# Мобильная связь > Мобильный контент >  Мобильные угрозы продолжают наступление

## Tcinet

Компания Nokia выпустила свой очередной отчет Threat Intelligence Report. Отчеты об угрозах выходят дважды в год, и нынешний выпуск посвящен ситуации во втором полугодии 2016. Назвать эту ситуацию благополучной трудно. По данным Nokia, во второй половине прошедшего года темпы роста числа инфицированных устройств составили 63%. А в октябре был достигнут очередной исторический максимум: 1,35% всех мобильных устройств в мире были инфицированы тем или иным вредоносным ПО – против 1,06% шестью месяцами ранее.
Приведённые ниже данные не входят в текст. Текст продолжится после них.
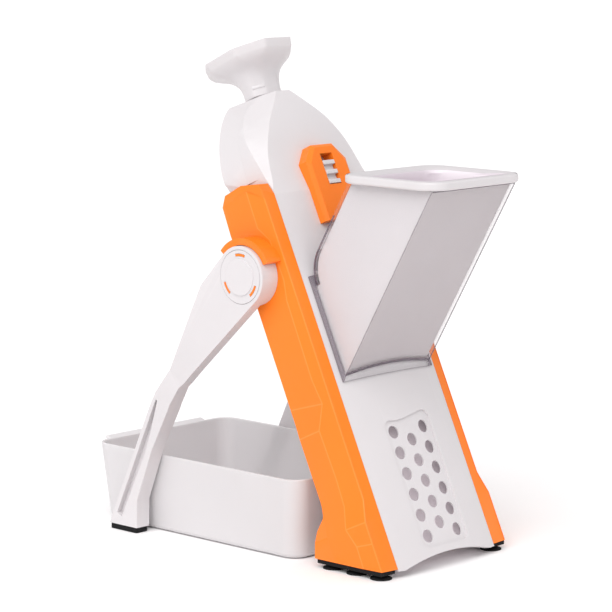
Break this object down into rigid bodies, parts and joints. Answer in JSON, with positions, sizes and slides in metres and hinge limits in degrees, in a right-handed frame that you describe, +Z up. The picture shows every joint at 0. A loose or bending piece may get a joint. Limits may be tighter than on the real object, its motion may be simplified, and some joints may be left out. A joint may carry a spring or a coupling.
{
  "type": "mandoline slicer",
  "caption": "Upright press-down mandoline slicer: leaning ribbed-rail body, feed chute with pusher, fold-out rear legs, catch tray, press knob with lock.",
  "frame": {"origin": "On the table, in the middle of the whole object's footprint at rest.", "axes": "+Z is up, -Y is the side the food goes in and +Y the side where the tray pulls out; X = 0 is the plane of symmetry."},
  "size_m": [0.1724, 0.3306, 0.3723],
  "materials": {
    "white_plastic": "satin moulded",
    "orange_plastic": "satin moulded",
    "black_rubber": "matte",
    "inner_plastic": "fine matte moulded",
    "clear_plastic": "clear polished",
    "frosted_plastic": "milky translucent",
    "blade_steel": "ground",
    "plated_steel": "bright plated"
  },
  "bodies": {
    "body": {"front_panel": "white_plastic", "rear_cover": "white_plastic", "cover_screws": "plated_steel", "left_rail": "orange_plastic", "right_rail": "orange_plastic", "hub_cap_left": "white_plastic", "hub_cap_right": "white_plastic", "rail_pad_left": "black_rubber", "rail_pad_right": "black_rubber", "suction_cups_left": "black_rubber", "suction_cups_right": "black_rubber", "lock_plate": "orange_plastic", "chute": "clear_plastic", "return_spring_left": "plated_steel", "return_spring_right": "plated_steel"},
    "handle": {"handle_rod": "inner_plastic", "handle_knob": "white_plastic", "knob_cap": "white_plastic", "blade_carrier": "inner_plastic", "landing_plate": "inner_plastic", "v_blade": "blade_steel", "blade_screws": "plated_steel"},
    "thickness": {"thickness_plate": "inner_plastic"},
    "dial": {"thickness_dial": "orange_plastic", "dial_shaft": "blade_steel"},
    "comb": {"comb_bar": "inner_plastic", "comb_blades": "blade_steel"},
    "pusher": {"food_pusher": "white_plastic"},
    "lock": {"lock_slider": "white_plastic"},
    "leg_left": {"leg_left": "white_plastic", "leg_foot_left": "black_rubber"},
    "leg_right": {"leg_right": "white_plastic", "leg_foot_right": "black_rubber"},
    "tray": {"tray": "frosted_plastic"}
  },
  "joints": [
    {"name": "handle_raise", "type": "slide", "parent": "body", "child": "handle", "axis": [0, 0.4258, 0.9048], "range_m": [0, 0.088], "deforming": ["return_spring_left", "return_spring_right"]},
    {"name": "thickness_slide", "type": "slide", "parent": "handle", "child": "thickness", "axis": [0, 0.9048, -0.4258], "range_m": [0, 0.006]},
    {"name": "dial_turn", "type": "hinge", "parent": "handle", "child": "dial", "pos_m": [0, -0.07854, 0.07621], "axis": [0, 0.9048, -0.4258], "range_deg": [0, 270]},
    {"name": "comb_extend", "type": "slide", "parent": "handle", "child": "comb", "axis": [0, -0.9048, 0.4258], "range_m": [0, 0.0035]},
    {"name": "pusher_slide", "type": "slide", "parent": "body", "child": "pusher", "axis": [0, -0.4955, 0.8686], "range_m": [0, 0.15]},
    {"name": "lock_slide", "type": "slide", "parent": "body", "child": "lock", "axis": [0, 0.4258, 0.9048], "range_m": [0, 0.005]},
    {"name": "leg_left_fold", "type": "hinge", "parent": "body", "child": "leg_left", "pos_m": [-0.0727, -0.00878, 0.20496], "axis": [-1, 0, 0], "range_deg": [0, 55]},
    {"name": "leg_right_fold", "type": "hinge", "parent": "body", "child": "leg_right", "pos_m": [0.0727, -0.00878, 0.20496], "axis": [-1, 0, 0], "range_deg": [0, 55]},
    {"name": "tray_slide", "type": "slide", "parent": "body", "child": "tray", "axis": [0, 1, 0], "range_m": [0, 0.2]}
  ],
  "couplings": [
    {"joint": "dial_turn", "follows": "thickness_slide", "rad_per_m": 785.4}
  ]
}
Цифра кажется небольшой, но это не должно вводить в заблуждение: с учетом того, что в мире насчитываются миллиарды мобильных устройств, счет зараженных идет, соответственно, на десятки миллионов.

Главной мишенью хакеров являются устройства на ОС Android – на них приходится 81% всех случаев инфицирования. Еще 4% – доля устройств на iOS, в атаках на которые используется преимущественно шпионское ПО. Оставшиеся 15% – доля устройств на ОС Windows, причем в эту категорию входят как персональные компьютеры и мобильные устройства, так и устройства интернета вещей.

----------